Entire schedules are disposed of in a matter of weeks. Promotion and anticipation levels inevitably suffer.

That is, of course, ironic, as the whole rationale behind expanding the championship was to improve promotion and marketing opportunities. When pure knockout was first diluted by hurling’s back door in 1997, one of the stated objectives was to provide two stand-alone All-Ireland semi-finals (instead of the then double bill) so that the game would have the marketing opportunity of two big days.

The problem with the “promotion” argument now is that the GAA have already revised that determination.

As far back as when former director general Páraic Duffy changed his mind on the balance of advantage between continuing to adhere to the traditional calendar with its September All-Irelands and the need to address the club fixtures crisis, it was clear that the GAA had come to the conclusion that they needed to reduce the intercounty footprint.

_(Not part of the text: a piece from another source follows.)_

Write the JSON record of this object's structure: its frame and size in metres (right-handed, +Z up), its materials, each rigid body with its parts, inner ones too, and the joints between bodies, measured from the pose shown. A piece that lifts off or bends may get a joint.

Form can govern substance – matches whizzing by on a hurried schedule are not easily promoted – but the reverse also applies. The structures currently in place are in their fifth year and have worked well. Both provinces have enjoyed successful hurling championships, Munster more obviously with record attendances and savagely contested matches.

There is though a question mark over the sustainability of the format should competitive tension slacken.

To date, in the fifth iteration of the provincial round robins, only two counties have managed a flawless group record, Galway in 2018 and Tipperary in 2019. Tipp went on to win the All-Ireland but over the speed bump of a Munster final annihilation by Limerick.

The champions Limerick have started extremely well, beating both of the teams that took points from them last year, Clare and Tipperary and the champions are odds-on to emulate that 100 per cent record.

The format needs four contenders in Munster or there is no competition. So far that has been the case but any slippage and the opulent gate receipts would soon be undermined.

Leinster is a different type of competition with Galway being brought in to add depth to the provincial championship and provide competition for Kilkenny. It has yielded three Leinster titles for the western county and one All-Ireland but Kilkenny have still won two out of every three provincial titles since Galway’s arrival.

The province has been further tweaked by adding a sixth team, a second development county, in order to create jeopardy around relegation to the McDonagh Cup, an understandable idea but one that reduces the already sparse number of box-office fixtures.

The province’s brand leaders, Galway and Kilkenny drew fewer than 10,000 to Salthill the week before last, a reflection of the understrength Kilkenny team, which travelled, and declining confidence in the home county – grimly vindicated a week later in Wexford.

The round robin has helped counties to be competitive by providing home fixtures instead of a rotation of neutral venues, especially in Munster.

The problem is that whereas form is an enhancing substance in one province, in Leinster it’s the other way around and substance or lack of it is undermining the format and raising the spectre of tightening belts.